A Market Strategies study identifies diverging points of view between two emerging groups of consumers and workers in the IoT market
There’s little doubt that the Internet of Things (IoT) is one of the most exciting and profitable sectors in technology today. IDC is predicting that global spend in IoT will reach a stunning $1.2 trillion by 2020—a figure that represents a compound annual growth rate of 15.6%. A recent Forbes Insights study even found that senior executives now see the IoT as the most important set of emerging technologies.
But the IoT market is also a competitive one. Companies in virtually all industries are now eager to join the IoT gold rush. Thriving in this emerging but lucrative market will require a deeper understanding of what consumers truly need, want and might adopt, whether for use in a personal or work context.
A new study from the technology division of Market Strategies International provides insights on US consumers’ and workers’ awareness of and experience with this market. The report, The “Haves” and “Have Nots” Among the Internet of Things, sheds light on how the industry can accelerate growth, and how individual companies can gain a competitive product development advantage in the next decade.
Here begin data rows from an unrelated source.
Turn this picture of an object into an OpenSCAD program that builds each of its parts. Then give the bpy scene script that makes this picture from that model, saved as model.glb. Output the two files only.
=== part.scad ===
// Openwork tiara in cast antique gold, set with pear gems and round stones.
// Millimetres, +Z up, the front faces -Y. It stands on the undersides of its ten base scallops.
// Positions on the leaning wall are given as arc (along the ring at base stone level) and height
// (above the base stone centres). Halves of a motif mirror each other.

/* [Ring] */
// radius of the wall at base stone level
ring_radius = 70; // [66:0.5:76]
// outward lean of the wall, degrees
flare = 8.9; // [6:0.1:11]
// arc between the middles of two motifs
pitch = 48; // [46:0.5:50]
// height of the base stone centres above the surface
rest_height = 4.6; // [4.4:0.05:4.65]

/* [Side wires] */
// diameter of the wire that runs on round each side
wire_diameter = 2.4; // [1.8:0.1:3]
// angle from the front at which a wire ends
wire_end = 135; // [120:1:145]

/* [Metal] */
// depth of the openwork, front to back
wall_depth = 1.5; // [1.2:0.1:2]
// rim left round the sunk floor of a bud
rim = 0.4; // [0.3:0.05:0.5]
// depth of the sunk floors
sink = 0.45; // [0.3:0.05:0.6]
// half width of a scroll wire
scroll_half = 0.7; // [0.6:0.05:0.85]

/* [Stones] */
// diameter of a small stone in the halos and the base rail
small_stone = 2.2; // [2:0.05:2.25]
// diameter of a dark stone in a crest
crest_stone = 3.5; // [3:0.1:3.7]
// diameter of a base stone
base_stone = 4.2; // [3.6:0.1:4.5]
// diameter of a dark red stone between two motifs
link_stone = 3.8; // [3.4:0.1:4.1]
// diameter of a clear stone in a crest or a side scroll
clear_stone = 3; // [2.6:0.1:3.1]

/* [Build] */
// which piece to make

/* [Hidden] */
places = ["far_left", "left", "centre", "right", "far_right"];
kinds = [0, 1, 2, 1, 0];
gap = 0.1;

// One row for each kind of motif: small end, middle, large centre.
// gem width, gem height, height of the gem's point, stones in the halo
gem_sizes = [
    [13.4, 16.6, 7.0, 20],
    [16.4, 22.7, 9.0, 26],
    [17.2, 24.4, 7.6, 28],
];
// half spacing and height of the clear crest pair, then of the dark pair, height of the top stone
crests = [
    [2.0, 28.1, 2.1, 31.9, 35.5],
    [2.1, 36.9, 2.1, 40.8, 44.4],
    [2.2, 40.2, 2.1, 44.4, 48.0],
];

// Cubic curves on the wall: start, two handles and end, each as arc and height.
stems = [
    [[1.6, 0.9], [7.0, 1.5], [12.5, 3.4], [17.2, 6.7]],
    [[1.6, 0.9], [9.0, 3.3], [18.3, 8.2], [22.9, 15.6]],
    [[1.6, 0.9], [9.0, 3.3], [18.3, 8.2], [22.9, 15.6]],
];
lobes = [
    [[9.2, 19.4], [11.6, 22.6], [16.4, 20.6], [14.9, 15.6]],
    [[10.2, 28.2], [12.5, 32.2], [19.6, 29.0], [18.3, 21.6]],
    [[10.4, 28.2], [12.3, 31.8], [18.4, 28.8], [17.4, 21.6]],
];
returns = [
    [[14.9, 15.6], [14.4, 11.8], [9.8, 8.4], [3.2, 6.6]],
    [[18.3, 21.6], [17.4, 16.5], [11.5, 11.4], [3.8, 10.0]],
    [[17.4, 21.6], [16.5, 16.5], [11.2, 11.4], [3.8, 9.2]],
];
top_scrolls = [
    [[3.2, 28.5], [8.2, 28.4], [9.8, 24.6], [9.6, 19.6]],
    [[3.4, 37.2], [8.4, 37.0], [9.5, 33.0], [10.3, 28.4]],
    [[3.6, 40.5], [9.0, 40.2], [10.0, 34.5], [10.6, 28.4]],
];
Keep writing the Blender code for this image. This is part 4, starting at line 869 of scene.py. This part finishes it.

One key finding from the report is the emergence of two distinct segments in the IoT space: those who have experienced IoT technologies at work, and those who haven’t. This divergence in experience between the IoT Haves and the IoT Have Nots isn’t trivial. Our study found that these separate groups hold significantly different points of views—attitudes and behaviors that will impact adoption of IoT tech in the workplace in the near term, as well as impact demand for technological improvements.
The Haves and Have Nots also hold differing and somewhat surprising views on privacy and government regulation—topics that will no doubt shape the technology market in the next decade as billions of Internet-connected devices enter the marketplace.